== Goal ==
Reproduce the top of the data verbatim, through and including the line that contains "# shows when".

== Data ==
============
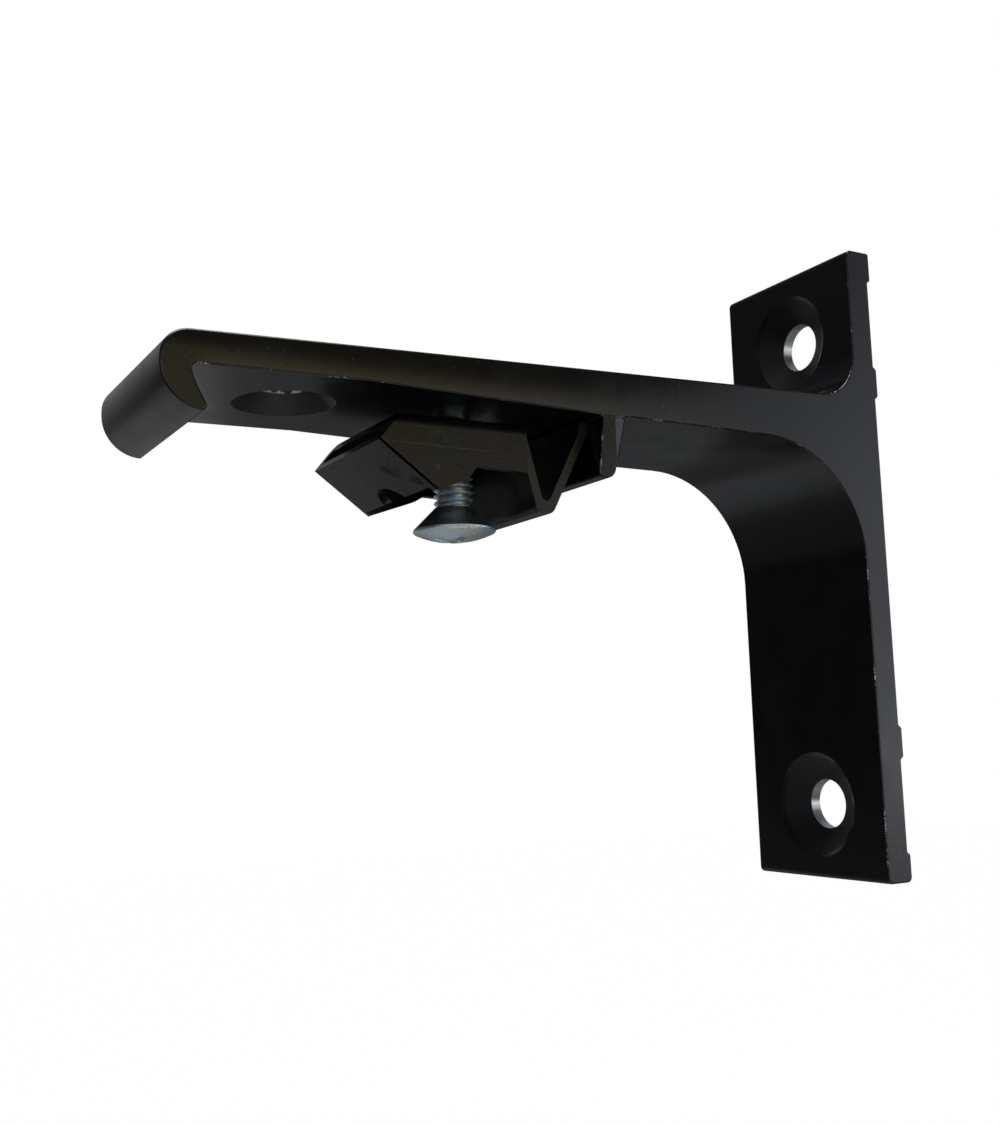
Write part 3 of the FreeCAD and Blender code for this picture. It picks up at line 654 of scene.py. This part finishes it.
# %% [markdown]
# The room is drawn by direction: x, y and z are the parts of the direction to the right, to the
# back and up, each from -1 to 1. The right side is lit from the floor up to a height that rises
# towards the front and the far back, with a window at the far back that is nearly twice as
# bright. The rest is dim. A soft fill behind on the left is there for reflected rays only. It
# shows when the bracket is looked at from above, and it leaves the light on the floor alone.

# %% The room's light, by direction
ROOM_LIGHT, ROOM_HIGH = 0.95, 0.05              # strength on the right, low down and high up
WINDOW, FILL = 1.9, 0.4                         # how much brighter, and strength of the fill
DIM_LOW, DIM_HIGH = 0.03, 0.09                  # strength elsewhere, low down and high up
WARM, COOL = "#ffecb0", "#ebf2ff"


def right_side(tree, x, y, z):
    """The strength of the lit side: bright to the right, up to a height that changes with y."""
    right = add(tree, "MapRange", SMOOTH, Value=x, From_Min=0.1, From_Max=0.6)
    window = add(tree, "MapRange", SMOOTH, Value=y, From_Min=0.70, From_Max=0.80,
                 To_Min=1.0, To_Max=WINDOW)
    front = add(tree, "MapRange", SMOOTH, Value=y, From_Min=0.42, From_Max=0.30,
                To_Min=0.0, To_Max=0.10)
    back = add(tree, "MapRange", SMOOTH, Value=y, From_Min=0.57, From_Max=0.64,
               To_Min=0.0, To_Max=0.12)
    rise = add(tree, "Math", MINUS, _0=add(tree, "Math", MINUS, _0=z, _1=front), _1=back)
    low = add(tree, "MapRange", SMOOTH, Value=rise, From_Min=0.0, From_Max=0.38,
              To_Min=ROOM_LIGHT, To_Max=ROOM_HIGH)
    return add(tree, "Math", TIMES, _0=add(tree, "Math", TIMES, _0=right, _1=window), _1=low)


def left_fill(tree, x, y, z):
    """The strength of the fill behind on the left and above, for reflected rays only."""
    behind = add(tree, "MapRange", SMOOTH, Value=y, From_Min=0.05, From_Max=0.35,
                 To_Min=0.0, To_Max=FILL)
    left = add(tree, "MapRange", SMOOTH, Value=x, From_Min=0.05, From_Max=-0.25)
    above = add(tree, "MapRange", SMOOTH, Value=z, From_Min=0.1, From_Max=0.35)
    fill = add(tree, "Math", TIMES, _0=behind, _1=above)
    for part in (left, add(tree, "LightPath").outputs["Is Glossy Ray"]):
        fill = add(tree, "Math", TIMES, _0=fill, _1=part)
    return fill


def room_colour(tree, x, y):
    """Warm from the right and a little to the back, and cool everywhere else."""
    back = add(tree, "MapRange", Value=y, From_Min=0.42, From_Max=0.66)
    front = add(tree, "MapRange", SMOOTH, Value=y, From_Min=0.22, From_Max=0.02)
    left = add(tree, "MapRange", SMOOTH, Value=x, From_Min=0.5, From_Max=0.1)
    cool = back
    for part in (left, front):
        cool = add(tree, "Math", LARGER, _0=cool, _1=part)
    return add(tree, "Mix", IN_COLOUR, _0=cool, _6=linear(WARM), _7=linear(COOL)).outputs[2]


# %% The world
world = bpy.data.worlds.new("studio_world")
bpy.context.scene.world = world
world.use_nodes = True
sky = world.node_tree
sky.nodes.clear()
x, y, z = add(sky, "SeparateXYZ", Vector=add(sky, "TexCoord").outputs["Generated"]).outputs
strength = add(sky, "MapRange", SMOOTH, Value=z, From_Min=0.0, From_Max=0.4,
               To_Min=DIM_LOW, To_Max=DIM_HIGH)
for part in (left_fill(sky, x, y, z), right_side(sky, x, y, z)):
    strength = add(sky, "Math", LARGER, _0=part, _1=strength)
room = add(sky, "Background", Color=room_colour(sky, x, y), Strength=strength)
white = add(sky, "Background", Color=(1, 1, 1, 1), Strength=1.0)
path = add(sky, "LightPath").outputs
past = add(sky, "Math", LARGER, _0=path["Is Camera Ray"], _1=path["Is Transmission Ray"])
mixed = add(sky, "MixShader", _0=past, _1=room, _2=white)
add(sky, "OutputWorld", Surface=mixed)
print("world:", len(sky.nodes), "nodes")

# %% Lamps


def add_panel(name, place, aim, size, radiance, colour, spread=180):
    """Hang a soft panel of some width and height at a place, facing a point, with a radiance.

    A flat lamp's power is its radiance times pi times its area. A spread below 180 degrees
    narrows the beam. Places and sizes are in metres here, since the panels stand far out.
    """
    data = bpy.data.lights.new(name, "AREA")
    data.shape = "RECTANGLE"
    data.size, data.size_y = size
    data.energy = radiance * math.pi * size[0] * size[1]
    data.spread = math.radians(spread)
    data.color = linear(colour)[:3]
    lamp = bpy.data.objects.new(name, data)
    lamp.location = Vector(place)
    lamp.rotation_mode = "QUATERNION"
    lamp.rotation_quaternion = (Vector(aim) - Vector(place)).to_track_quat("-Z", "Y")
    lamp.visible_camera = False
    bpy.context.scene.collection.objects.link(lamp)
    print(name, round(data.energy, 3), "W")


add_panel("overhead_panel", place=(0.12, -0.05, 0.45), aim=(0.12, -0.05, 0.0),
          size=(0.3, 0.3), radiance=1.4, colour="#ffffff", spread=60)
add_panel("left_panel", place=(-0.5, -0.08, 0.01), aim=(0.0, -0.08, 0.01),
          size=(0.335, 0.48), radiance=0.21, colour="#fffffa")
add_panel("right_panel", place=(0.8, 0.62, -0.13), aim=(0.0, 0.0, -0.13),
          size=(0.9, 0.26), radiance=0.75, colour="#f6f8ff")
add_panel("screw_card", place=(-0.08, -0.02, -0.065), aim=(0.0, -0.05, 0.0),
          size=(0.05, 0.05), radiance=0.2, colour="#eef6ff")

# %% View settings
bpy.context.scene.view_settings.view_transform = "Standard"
============
== Solution below ==
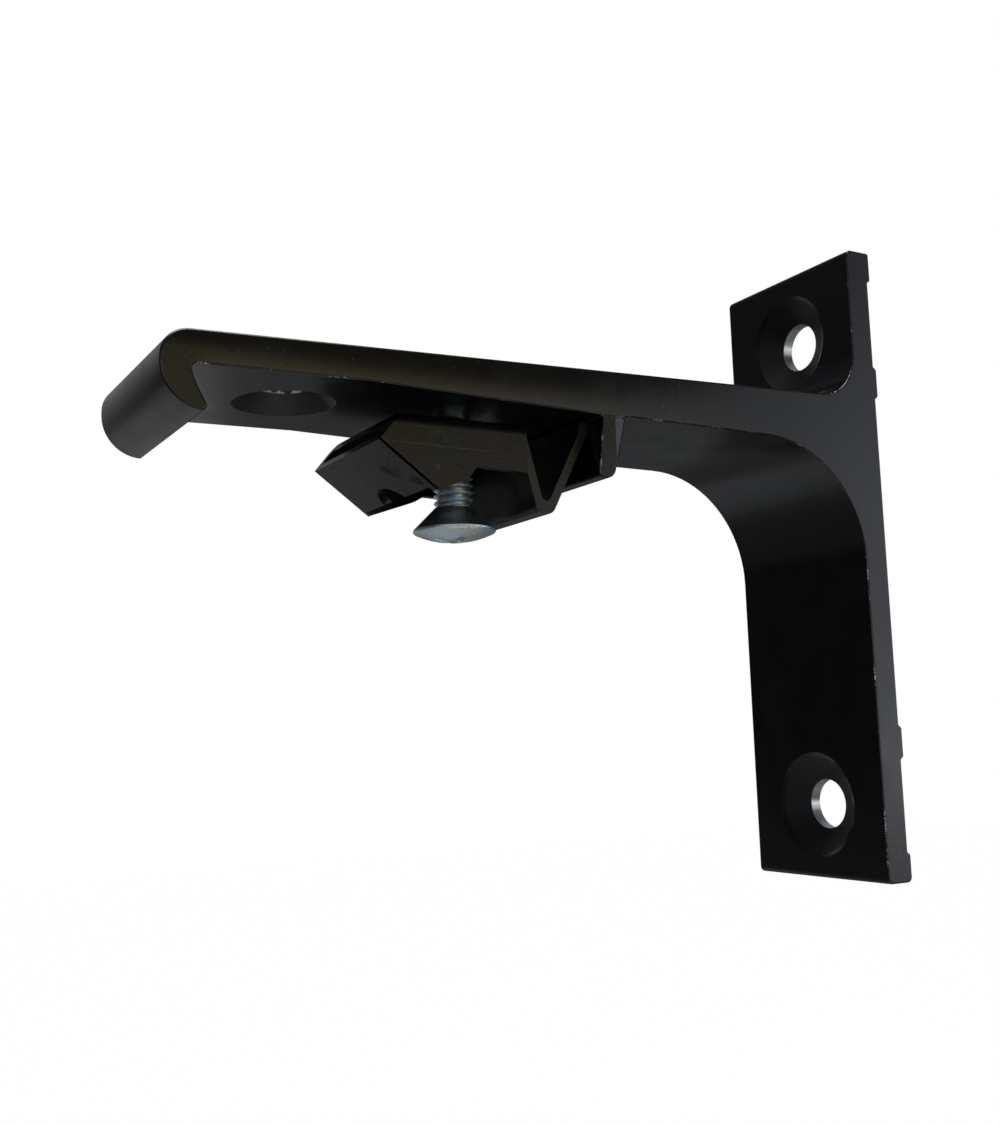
Write part 3 of the FreeCAD and Blender code for this picture. It picks up at line 654 of scene.py. This part finishes it.
# %% [markdown]
# The room is drawn by direction: x, y and z are the parts of the direction to the right, to the
# back and up, each from -1 to 1. The right side is lit from the floor up to a height that rises
# towards the front and the far back, with a window at the far back that is nearly twice as
# bright. The rest is dim. A soft fill behind on the left is there for reflected rays only. It
# shows when the bracket is looked at from above, and it leaves the light on the floor alone.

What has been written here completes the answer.